Automation of Predictive Maintenance: An Experimental Framework for
Aircraft Landing Gear
Abstract
Terabytes of data are recorded per flight by modern aircraft, providing
a goldmine for predictive maintenance modelling, however, the required
domain knowledge to build machine learning tools limits the number
developed by airline manufacturers each year. Automated machine learning
(AutoML) libraries can simplify model development, providing features
such as automated preprocessing, model selection and hyperparameter
tuning to improve the efficiency and accessibility of the development
workflow. This research presents an experimental analysis comparing
industry-selected machine-learning models and a hand-picked selection of
automated machine-learning tools. The selected models were evaluated
against real and synthetic time series datasets for different Airbus
landing gear components across six datasets. The traditional and
automated models obtained comparable MAE and F1 scores on regression and
classification problems accordingly, demonstrating the effectiveness of
their use in this field.

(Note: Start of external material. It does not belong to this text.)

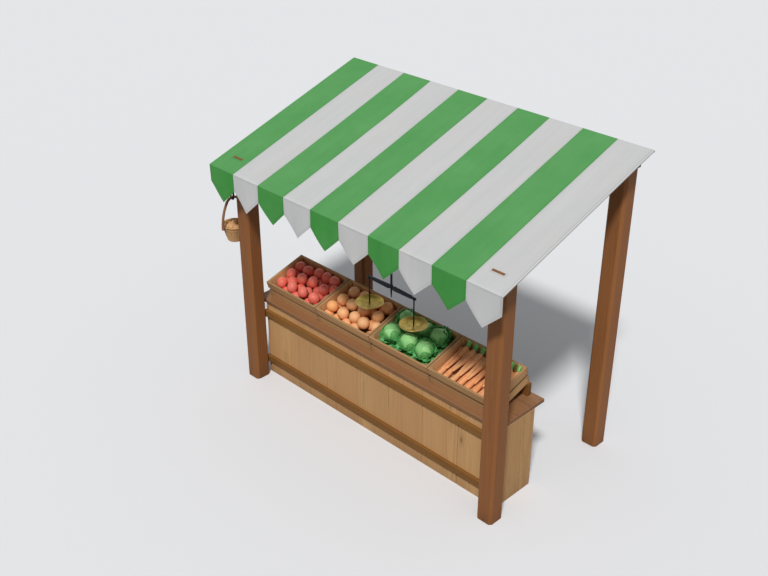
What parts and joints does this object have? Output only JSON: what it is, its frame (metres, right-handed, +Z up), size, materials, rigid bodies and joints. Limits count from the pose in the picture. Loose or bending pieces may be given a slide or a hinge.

Based on these findings, a robust framework is
proposed to utilise automated machine learning to optimise predictive
maintenance tool development. This research is a stepping stone towards
greater use of automation for predictive maintenance and presents
insights into the field and AutoML. By integrating greater automation,
AutoML can exploit more of the available data, and deskill the
development process to enable non-data scientists to produce health
monitoring models for a more diverse pool of aircraft components.